In zijn arrest van 28 mei 2021 heeft de Hoge Raad geoordeeld dat voor een ontslag op de e-grond niet is vereist dat dit een laatste redmiddel is.

In deze – uiteindelijk aan de Hoge Raad voorgelegde – zaak is de vraag aan de orde of de arbeidsovereenkomst door de werkgever kon worden ontbonden op de zogenaamde e-grond (verwijtbaar handelen of nalaten van de werknemer ex art. 7:669 lid 3 sub e BW).

In cassatie klaagt werknemer dat het hof heeft miskend dat in de e-grond besloten ligt dat de werkgever moet hebben aangetoond dat het ontslag het laatste redmiddel is en dat niet kan worden volstaan met lichtere disciplinaire maatregelen. Het onderdeel klaagt bovendien dat het hof heeft miskend dat voor een rechtsgeldig ontslag op de e-grond sprake moet zijn van overschrijding van gedragsregels die voor de werknemer kenbaar zijn.

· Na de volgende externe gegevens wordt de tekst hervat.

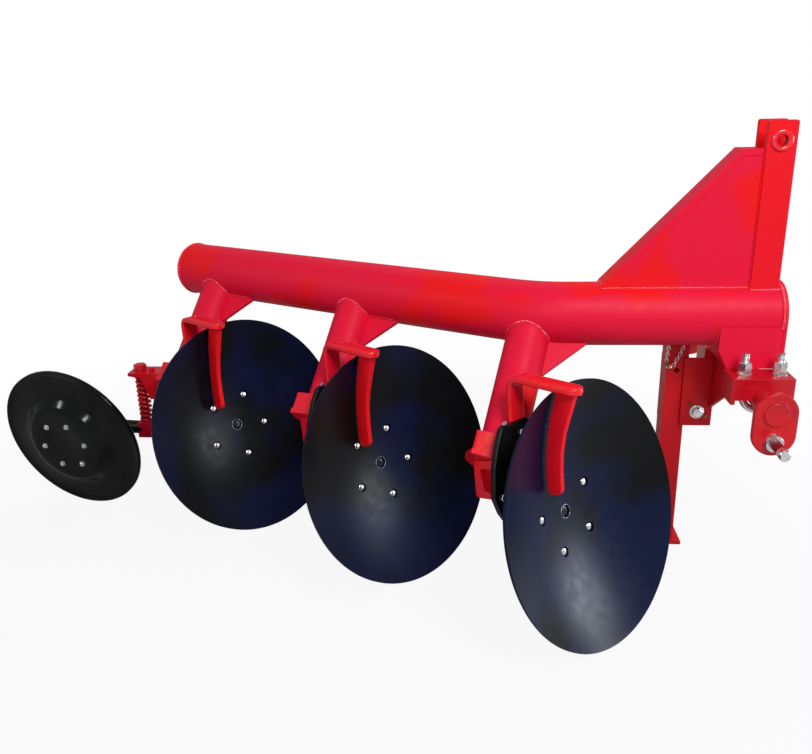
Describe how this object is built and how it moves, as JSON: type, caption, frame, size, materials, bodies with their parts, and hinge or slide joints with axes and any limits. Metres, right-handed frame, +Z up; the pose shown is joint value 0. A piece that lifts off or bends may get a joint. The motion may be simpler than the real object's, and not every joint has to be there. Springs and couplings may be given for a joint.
{
  "type": "mounted disc plough",
  "caption": "Mounted plough with tilted, freely turning dished discs under a bent pipe beam, a three-point hitch, a sprung furrow wheel and a sliding parking stand.",
  "frame": {"origin": "on the ground, at the middle of the footprint of the whole plough", "axes": "+X forward along the direction of work, +Y to the left, +Z up"},
  "size_m": [2.3418, 1.294, 1.214],
  "materials": {
    "red_paint": "gloss",
    "disc_black": "gloss",
    "black_paint": "satin",
    "zinc": "satin"
  },
  "bodies": {
    "frame": {"beam_front_plate": "red_paint", "beam_rear_cap": "red_paint", "clamp_bolt_left": "zinc", "clamp_bolt_right": "zinc", "crank_plate_left": "red_paint", "crank_plate_right": "red_paint", "cross_shaft": "red_paint", "disc_bracket_1": "red_paint", "disc_bracket_2": "red_paint", "disc_bracket_3": "red_paint", "disc_housing_1": "black_paint", "disc_housing_2": "black_paint", "disc_housing_3": "black_paint", "hitch_pin_left": "zinc", "hitch_pin_right": "zinc", "hitch_saddle": "red_paint", "main_beam": "red_paint", "mast_bar_left": "red_paint", "mast_bar_right": "red_paint", "mast_stay": "red_paint", "scraper_arm_1": "red_paint", "scraper_arm_2": "red_paint", "scraper_arm_3": "red_paint", "scraper_blade_1": "red_paint", "scraper_blade_2": "red_paint", "scraper_blade_3": "red_paint", "shaft_clamp_left": "red_paint", "shaft_clamp_right": "red_paint", "spring_cap": "red_paint", "stand_bracket": "red_paint", "standard_1": "red_paint", "standard_2": "red_paint", "standard_3": "red_paint", "wheel_arm": "black_paint", "wheel_collar": "red_paint", "wheel_spring": "red_paint", "wheel_support": "red_paint"},
    "front_disc": {"disc_1": "disc_black", "disc_spindle_1": "black_paint"},
    "middle_disc": {"disc_2": "disc_black", "disc_spindle_2": "black_paint"},
    "rear_disc": {"disc_3": "disc_black", "disc_spindle_3": "black_paint"},
    "wheel": {"furrow_wheel": "black_paint"},
    "stand": {"stand_leg": "red_paint"}
  },
  "joints": [
    {"name": "front_disc_spin", "type": "hinge", "parent": "frame", "child": "front_disc", "pos_m": [0.61149, -0.33186, 0.29022], "axis": [0.7125, -0.6393, 0.289], "continuous": true},
    {"name": "middle_disc_spin", "type": "hinge", "parent": "frame", "child": "middle_disc", "pos_m": [0.11422, -0.05736, 0.29022], "axis": [0.7125, -0.6393, 0.289], "continuous": true},
    {"name": "rear_disc_spin", "type": "hinge", "parent": "frame", "child": "rear_disc", "pos_m": [-0.38304, 0.21715, 0.29022], "axis": [0.7125, -0.6393, 0.289], "continuous": true},
    {"name": "wheel_spin", "type": "hinge", "parent": "frame", "child": "wheel", "pos_m": [-0.92811, 0.18976, 0.24591], "axis": [-0.2382, -0.9556, -0.1736], "continuous": true},
    {"name": "stand_slide", "type": "slide", "parent": "frame", "child": "stand", "axis": [0, 0, 1], "range_m": [0, 0.3]}
  ]
}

De Hoge Raad oordeelt als volgt. Artikel 7:669 lid 3 aanhef en onder e BW (de e-grond) bepaalt dat onder een redelijke grond als bedoeld in artikel 7:669 lid 1 BW wordt verstaan verwijtbaar handelen of nalaten van de werknemer, zodanig dat van de werkgever in redelijkheid niet kan worden gevergd de arbeidsovereenkomst te laten voortduren. Uit de wetsgeschiedenis blijkt dat een ontslag op de e-grond berust op verwijtbaar handelen of nalaten van de werknemer dat zodanig ernstig is dat van de werkgever in redelijkheid niet kan worden gevergd de arbeidsovereenkomst te laten voortduren. Indien het handelen of nalaten van een werknemer aanleiding is voor ontslag, moet het de werknemer van tevoren duidelijk zijn geweest wat wel of niet door de werkgever als toelaatbaar wordt gezien (behoudens evidente zaken als diefstal en dergelijke), waarbij de eisen die de werkgever aan de werknemer mag stellen gangbaar en niet buitensporig zijn. Voor een ontslag op de e-grond is niet vereist dat dit een laatste redmiddel is, in die zin dat een ontslag alleen mogelijk zou zijn als de werkgever met minder ingrijpende middelen niet kan volstaan. Voor een dergelijke opvatting biedt noch de tekst van de wet, noch de wetsgeschiedenis een aanknopingspunt.

Uit hetgeen hiervoor is overwogen, volgt dat de klachten van werknemer falen. De eerste klacht gaat uit van de onjuiste rechtsopvatting dat een ontslag op de e-grond alleen mogelijk is als laatste redmiddel. De tweede klacht ziet eraan voorbij dat in het oordeel van het hof besloten ligt dat er bij werknemer, die algemeen directeur van IIF Holding was, in redelijkheid geen twijfel over kon bestaan dat zijn gedrag – dat erin bestond dat hij onvoldoende openheid heeft betracht jegens IIF Holding over het ontstane belangenconflict bij de uitbreiding van de huurovereenkomst van het bedrijfspand en dat hij vervolgens de belangen van IIF Holding daarbij onvoldoende heeft bewaakt – niet toelaatbaar was. De overige klachten van het middel kunnen evenmin tot cassatie leiden. De Hoge Raad verwerpt het beroep.